▼

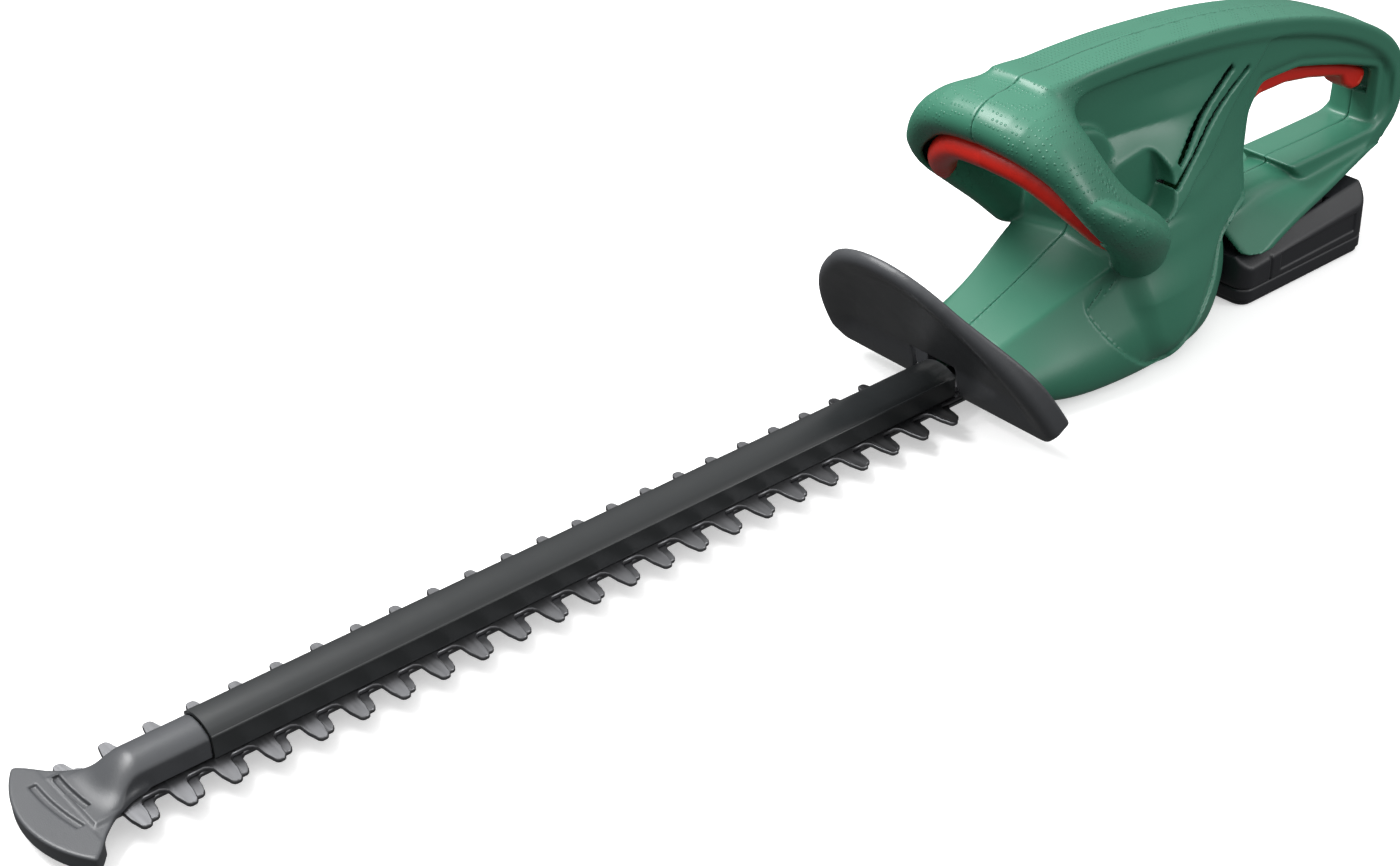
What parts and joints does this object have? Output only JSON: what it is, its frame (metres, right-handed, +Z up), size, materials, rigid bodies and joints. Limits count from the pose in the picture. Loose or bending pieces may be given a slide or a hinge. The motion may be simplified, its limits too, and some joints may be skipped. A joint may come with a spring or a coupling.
{
  "type": "hedge trimmer",
  "caption": "Battery hedge trimmer: long double-sided blade with tip guard, hand guard, bow front handle with switch lever, rear trigger handle and slide-off battery.",
  "frame": {"origin": "middle of the tool's length and width, on the plane that the belly and the battery rest on", "axes": "+X from the blade tip back to the rear handle, +Z up, -Y the tool's left side"},
  "size_m": [0.8389, 0.158, 0.1633],
  "materials": {
    "green_shell": "moulded green plastic, satin",
    "green_grip": "green plastic with a raised dot grain",
    "black_plastic": "fine-grained black plastic",
    "cover_black": "black powder-coated metal",
    "red_plastic": "smooth red plastic",
    "blade_steel": "ground and stamped tool steel",
    "screw_steel": "zinc-plated steel",
    "gear_steel": "machined steel",
    "case_metal": "die-cast light metal",
    "can_steel": "plated sheet steel",
    "magnet": "ferrite",
    "copper": "copper alloy",
    "inner_plastic": "moulded black plastic",
    "board_green": "circuit board laminate",
    "battery_dark": "dark grey moulded plastic",
    "cell_wrap": "wrapped steel cell",
    "battery_button_red": "smooth red plastic"
  },
  "bodies": {
    "housing": {"housing_left": "green_shell", "housing_right": "green_shell", "bow_handle_left": "green_grip", "bow_handle_right": "green_grip", "hand_guard": "black_plastic", "nose_collar": "black_plastic", "tip_guard": "black_plastic", "blade_cover": "cover_black", "guide_bar": "gear_steel", "guide_screws": "screw_steel", "guide_bushes": "screw_steel", "gear_case": "case_metal", "motor_plate": "gear_steel", "bottom_plate": "gear_steel", "case_spacers": "screw_steel", "case_screws": "screw_steel", "housing_screws": "screw_steel", "motor_can": "can_steel", "motor_end_bell": "inner_plastic", "motor_bushes": "copper", "motor_magnets": "magnet", "motor_brushes": "copper", "lever_pin": "screw_steel", "trigger_pin": "screw_steel", "lever_spring": "screw_steel", "trigger_spring": "screw_steel", "front_switch": "inner_plastic", "rear_switch": "inner_plastic", "circuit_board": "board_green", "contact_block": "inner_plastic", "contact_plates": "copper", "battery_rails": "inner_plastic"},
    "upper_blade": {"upper_blade": "blade_steel"},
    "lower_blade": {"lower_blade": "blade_steel"},
    "drive": {"drive_gear": "gear_steel", "gear_shaft": "gear_steel", "upper_eccentric": "gear_steel", "lower_eccentric": "gear_steel"},
    "rotor": {"motor_shaft": "gear_steel", "motor_pinion": "gear_steel", "rotor_core": "gear_steel", "commutator": "copper", "cooling_fan": "inner_plastic"},
    "front_lever": {"front_lever": "red_plastic"},
    "rear_trigger": {"rear_trigger": "red_plastic"},
    "battery": {"battery_tray": "battery_dark", "battery_top": "battery_dark", "battery_cells": "cell_wrap", "cell_strips": "copper", "pack_board": "board_green", "battery_screws": "screw_steel"},
    "battery_button": {"battery_button": "battery_button_red"}
  },
  "joints": [
    {"name": "upper_blade_slide", "type": "slide", "parent": "housing", "child": "upper_blade", "axis": [1, 0, 0], "range_m": [-0.0025, 0.0075]},
    {"name": "lower_blade_slide", "type": "slide", "parent": "housing", "child": "lower_blade", "axis": [1, 0, 0], "range_m": [-0.0075, 0.0025]},
    {"name": "gear_spin", "type": "hinge", "parent": "housing", "child": "drive", "pos_m": [0.172, 0, 0.017], "axis": [0, 0, 1], "continuous": true},
    {"name": "rotor_spin", "type": "hinge", "parent": "housing", "child": "rotor", "pos_m": [0.2044, 0, 0.05], "axis": [0, 0, 1], "continuous": true},
    {"name": "front_lever_turn", "type": "hinge", "parent": "housing", "child": "front_lever", "pos_m": [0.158, 0, 0.134], "axis": [0, 1, 0], "range_deg": [0, 6], "stiffness_Nm_per_rad": 0.8, "springref_deg": -6.88},
    {"name": "rear_trigger_turn", "type": "hinge", "parent": "housing", "child": "rear_trigger", "pos_m": [0.309, 0, 0.121], "axis": [0, -1, 0], "range_deg": [0, 4], "stiffness_Nm_per_rad": 0.9, "springref_deg": -6.88},
    {"name": "battery_slide", "type": "slide", "parent": "housing", "child": "battery", "axis": [1, 0, 0], "range_m": [0, 0.12]},
    {"name": "battery_button_press", "type": "slide", "parent": "battery", "child": "battery_button", "axis": [-1, 0, 0], "range_m": [0, 0.003], "stiffness_N_per_m": 500, "springref_m": -0.002}
  ],
  "couplings": [
    {"joint": "lower_blade_slide", "follows": "upper_blade_slide", "ratio": -1},
    {"joint": "rotor_spin", "follows": "gear_spin", "ratio": -5}
  ]
}
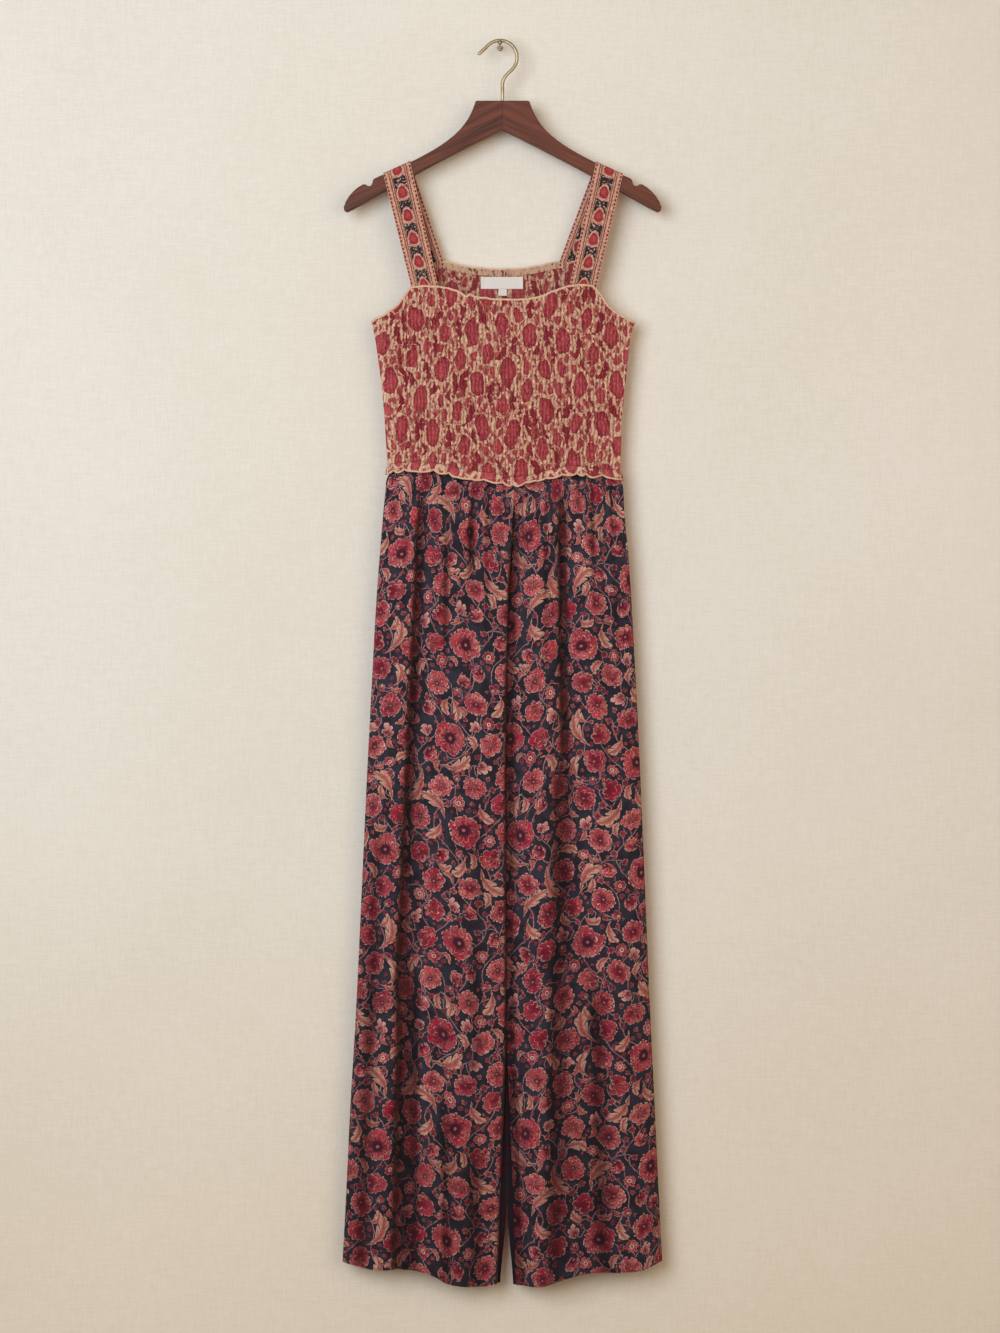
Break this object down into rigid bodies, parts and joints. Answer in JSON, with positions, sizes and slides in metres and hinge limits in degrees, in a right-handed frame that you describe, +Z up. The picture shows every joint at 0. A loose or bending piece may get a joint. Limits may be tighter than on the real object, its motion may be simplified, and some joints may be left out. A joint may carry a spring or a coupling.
{
  "type": "jumpsuit on a hanger",
  "caption": "Wide-leg jumpsuit with a smocked bodice and wide shoulder straps, hung flat by its straps from a notched wooden hanger on a wall pin.",
  "frame": {"origin": "underside of the hook's wire at the top of its bend, where it hangs on the wall pin", "axes": "+Z up, +X towards the wearer's left, +Y towards the wall; the garment's front faces -Y"},
  "size_m": [0.4156, 0.0526, 1.6195],
  "materials": {
    "pin_brass": "aged brass, softly polished",
    "hook_brass": "aged brass wire, softly polished",
    "walnut": "stained and waxed walnut, mitred at the centre",
    "strap_cotton": "matte woven cotton band, with border stripes with red ovals on a dark blue centre band",
    "bodice_cotton": "matte shirred cotton, with small flowers, leaves and ovals in reds on a tan ground",
    "frill_cotton": "matte cotton with a rolled edge, with small red dots on a tan ground",
    "trouser_cotton": "matte printed cotton, with flowers, leaves and vines in reds and tan on a dark blue ground",
    "label_satin": "white woven satin, bare"
  },
  "bodies": {
    "root": {"wall_pin": "pin_brass", "hanger_hook": "hook_brass", "hanger_body": "walnut", "strap_left": "strap_cotton", "strap_right": "strap_cotton", "bodice_front": "bodice_cotton", "bodice_back": "bodice_cotton", "frill_front": "frill_cotton", "frill_back": "frill_cotton", "trouser_front_left": "trouser_cotton", "trouser_front_right": "trouser_cotton", "trouser_back_left": "trouser_cotton", "trouser_back_right": "trouser_cotton", "label": "label_satin", "size_tab": "label_satin"}
  },
  "joints": []
}
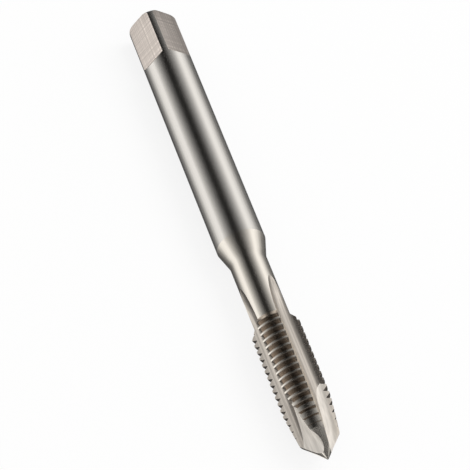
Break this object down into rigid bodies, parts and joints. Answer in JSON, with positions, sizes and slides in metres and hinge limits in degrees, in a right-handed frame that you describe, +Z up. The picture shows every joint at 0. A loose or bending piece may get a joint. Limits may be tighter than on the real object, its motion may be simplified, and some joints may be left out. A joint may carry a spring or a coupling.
{
  "type": "thread tap",
  "caption": "Machine tap with a plain round shank, square drive end, slimmer neck, straight fluted thread, spiral point and pointed tip.",
  "frame": {"origin": "middle of the tap's length, on the surface it lies on, under its axis", "axes": "+X along the tap's axis from the drive end to the tip, +Z up as the tap lies on its shank and one land of its thread, +Y to the left of +X"},
  "size_m": [0.09, 0.008, 0.008],
  "materials": {
    "tool_steel": "bright ground high-speed steel, fine lines round the shank and along the flutes"
  },
  "bodies": {
    "root": {"tap": "tool_steel"}
  },
  "joints": []
}
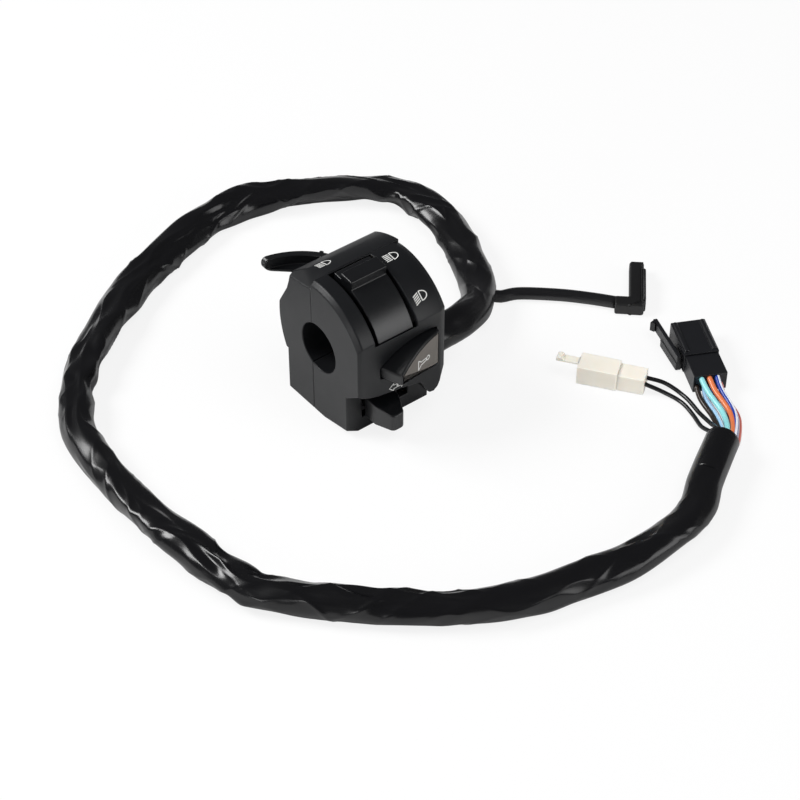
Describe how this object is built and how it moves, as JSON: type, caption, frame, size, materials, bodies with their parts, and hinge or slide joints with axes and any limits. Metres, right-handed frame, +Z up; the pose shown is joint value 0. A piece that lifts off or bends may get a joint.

▲

**REQUIREMENT**
Print all of the entries word for word. Omit the pictures they contain.

**COMPLETE OUTPUT**
What parts and joints does this object have? Output only JSON: what it is, its frame (metres, right-handed, +Z up), size, materials, rigid bodies and joints. Limits count from the pose in the picture. Loose or bending pieces may be given a slide or a hinge. The motion may be simplified, its limits too, and some joints may be skipped. A joint may come with a spring or a coupling.
{
  "type": "hedge trimmer",
  "caption": "Battery hedge trimmer: long double-sided blade with tip guard, hand guard, bow front handle with switch lever, rear trigger handle and slide-off battery.",
  "frame": {"origin": "middle of the tool's length and width, on the plane that the belly and the battery rest on", "axes": "+X from the blade tip back to the rear handle, +Z up, -Y the tool's left side"},
  "size_m": [0.8389, 0.158, 0.1633],
  "materials": {
    "green_shell": "moulded green plastic, satin",
    "green_grip": "green plastic with a raised dot grain",
    "black_plastic": "fine-grained black plastic",
    "cover_black": "black powder-coated metal",
    "red_plastic": "smooth red plastic",
    "blade_steel": "ground and stamped tool steel",
    "screw_steel": "zinc-plated steel",
    "gear_steel": "machined steel",
    "case_metal": "die-cast light metal",
    "can_steel": "plated sheet steel",
    "magnet": "ferrite",
    "copper": "copper alloy",
    "inner_plastic": "moulded black plastic",
    "board_green": "circuit board laminate",
    "battery_dark": "dark grey moulded plastic",
    "cell_wrap": "wrapped steel cell",
    "battery_button_red": "smooth red plastic"
  },
  "bodies": {
    "housing": {"housing_left": "green_shell", "housing_right": "green_shell", "bow_handle_left": "green_grip", "bow_handle_right": "green_grip", "hand_guard": "black_plastic", "nose_collar": "black_plastic", "tip_guard": "black_plastic", "blade_cover": "cover_black", "guide_bar": "gear_steel", "guide_screws": "screw_steel", "guide_bushes": "screw_steel", "gear_case": "case_metal", "motor_plate": "gear_steel", "bottom_plate": "gear_steel", "case_spacers": "screw_steel", "case_screws": "screw_steel", "housing_screws": "screw_steel", "motor_can": "can_steel", "motor_end_bell": "inner_plastic", "motor_bushes": "copper", "motor_magnets": "magnet", "motor_brushes": "copper", "lever_pin": "screw_steel", "trigger_pin": "screw_steel", "lever_spring": "screw_steel", "trigger_spring": "screw_steel", "front_switch": "inner_plastic", "rear_switch": "inner_plastic", "circuit_board": "board_green", "contact_block": "inner_plastic", "contact_plates": "copper", "battery_rails": "inner_plastic"},
    "upper_blade": {"upper_blade": "blade_steel"},
    "lower_blade": {"lower_blade": "blade_steel"},
    "drive": {"drive_gear": "gear_steel", "gear_shaft": "gear_steel", "upper_eccentric": "gear_steel", "lower_eccentric": "gear_steel"},
    "rotor": {"motor_shaft": "gear_steel", "motor_pinion": "gear_steel", "rotor_core": "gear_steel", "commutator": "copper", "cooling_fan": "inner_plastic"},
    "front_lever": {"front_lever": "red_plastic"},
    "rear_trigger": {"rear_trigger": "red_plastic"},
    "battery": {"battery_tray": "battery_dark", "battery_top": "battery_dark", "battery_cells": "cell_wrap", "cell_strips": "copper", "pack_board": "board_green", "battery_screws": "screw_steel"},
    "battery_button": {"battery_button": "battery_button_red"}
  },
  "joints": [
    {"name": "upper_blade_slide", "type": "slide", "parent": "housing", "child": "upper_blade", "axis": [1, 0, 0], "range_m": [-0.0025, 0.0075]},
    {"name": "lower_blade_slide", "type": "slide", "parent": "housing", "child": "lower_blade", "axis": [1, 0, 0], "range_m": [-0.0075, 0.0025]},
    {"name": "gear_spin", "type": "hinge", "parent": "housing", "child": "drive", "pos_m": [0.172, 0, 0.017], "axis": [0, 0, 1], "continuous": true},
    {"name": "rotor_spin", "type": "hinge", "parent": "housing", "child": "rotor", "pos_m": [0.2044, 0, 0.05], "axis": [0, 0, 1], "continuous": true},
    {"name": "front_lever_turn", "type": "hinge", "parent": "housing", "child": "front_lever", "pos_m": [0.158, 0, 0.134], "axis": [0, 1, 0], "range_deg": [0, 6], "stiffness_Nm_per_rad": 0.8, "springref_deg": -6.88},
    {"name": "rear_trigger_turn", "type": "hinge", "parent": "housing", "child": "rear_trigger", "pos_m": [0.309, 0, 0.121], "axis": [0, -1, 0], "range_deg": [0, 4], "stiffness_Nm_per_rad": 0.9, "springref_deg": -6.88},
    {"name": "battery_slide", "type": "slide", "parent": "housing", "child": "battery", "axis": [1, 0, 0], "range_m": [0, 0.12]},
    {"name": "battery_button_press", "type": "slide", "parent": "battery", "child": "battery_button", "axis": [-1, 0, 0], "range_m": [0, 0.003], "stiffness_N_per_m": 500, "springref_m": -0.002}
  ],
  "couplings": [
    {"joint": "lower_blade_slide", "follows": "upper_blade_slide", "ratio": -1},
    {"joint": "rotor_spin", "follows": "gear_spin", "ratio": -5}
  ]
}
Break this object down into rigid bodies, parts and joints. Answer in JSON, with positions, sizes and slides in metres and hinge limits in degrees, in a right-handed frame that you describe, +Z up. The picture shows every joint at 0. A loose or bending piece may get a joint. Limits may be tighter than on the real object, its motion may be simplified, and some joints may be left out. A joint may carry a spring or a coupling.
{
  "type": "jumpsuit on a hanger",
  "caption": "Wide-leg jumpsuit with a smocked bodice and wide shoulder straps, hung flat by its straps from a notched wooden hanger on a wall pin.",
  "frame": {"origin": "underside of the hook's wire at the top of its bend, where it hangs on the wall pin", "axes": "+Z up, +X towards the wearer's left, +Y towards the wall; the garment's front faces -Y"},
  "size_m": [0.4156, 0.0526, 1.6195],
  "materials": {
    "pin_brass": "aged brass, softly polished",
    "hook_brass": "aged brass wire, softly polished",
    "walnut": "stained and waxed walnut, mitred at the centre",
    "strap_cotton": "matte woven cotton band, with border stripes with red ovals on a dark blue centre band",
    "bodice_cotton": "matte shirred cotton, with small flowers, leaves and ovals in reds on a tan ground",
    "frill_cotton": "matte cotton with a rolled edge, with small red dots on a tan ground",
    "trouser_cotton": "matte printed cotton, with flowers, leaves and vines in reds and tan on a dark blue ground",
    "label_satin": "white woven satin, bare"
  },
  "bodies": {
    "root": {"wall_pin": "pin_brass", "hanger_hook": "hook_brass", "hanger_body": "walnut", "strap_left": "strap_cotton", "strap_right": "strap_cotton", "bodice_front": "bodice_cotton", "bodice_back": "bodice_cotton", "frill_front": "frill_cotton", "frill_back": "frill_cotton", "trouser_front_left": "trouser_cotton", "trouser_front_right": "trouser_cotton", "trouser_back_left": "trouser_cotton", "trouser_back_right": "trouser_cotton", "label": "label_satin", "size_tab": "label_satin"}
  },
  "joints": []
}
Break this object down into rigid bodies, parts and joints. Answer in JSON, with positions, sizes and slides in metres and hinge limits in degrees, in a right-handed frame that you describe, +Z up. The picture shows every joint at 0. A loose or bending piece may get a joint. Limits may be tighter than on the real object, its motion may be simplified, and some joints may be left out. A joint may carry a spring or a coupling.
{
  "type": "thread tap",
  "caption": "Machine tap with a plain round shank, square drive end, slimmer neck, straight fluted thread, spiral point and pointed tip.",
  "frame": {"origin": "middle of the tap's length, on the surface it lies on, under its axis", "axes": "+X along the tap's axis from the drive end to the tip, +Z up as the tap lies on its shank and one land of its thread, +Y to the left of +X"},
  "size_m": [0.09, 0.008, 0.008],
  "materials": {
    "tool_steel": "bright ground high-speed steel, fine lines round the shank and along the flutes"
  },
  "bodies": {
    "root": {"tap": "tool_steel"}
  },
  "joints": []
}
Describe how this object is built and how it moves, as JSON: type, caption, frame, size, materials, bodies with their parts, and hinge or slide joints with axes and any limits. Metres, right-handed frame, +Z up; the pose shown is joint value 0. A piece that lifts off or bends may get a joint.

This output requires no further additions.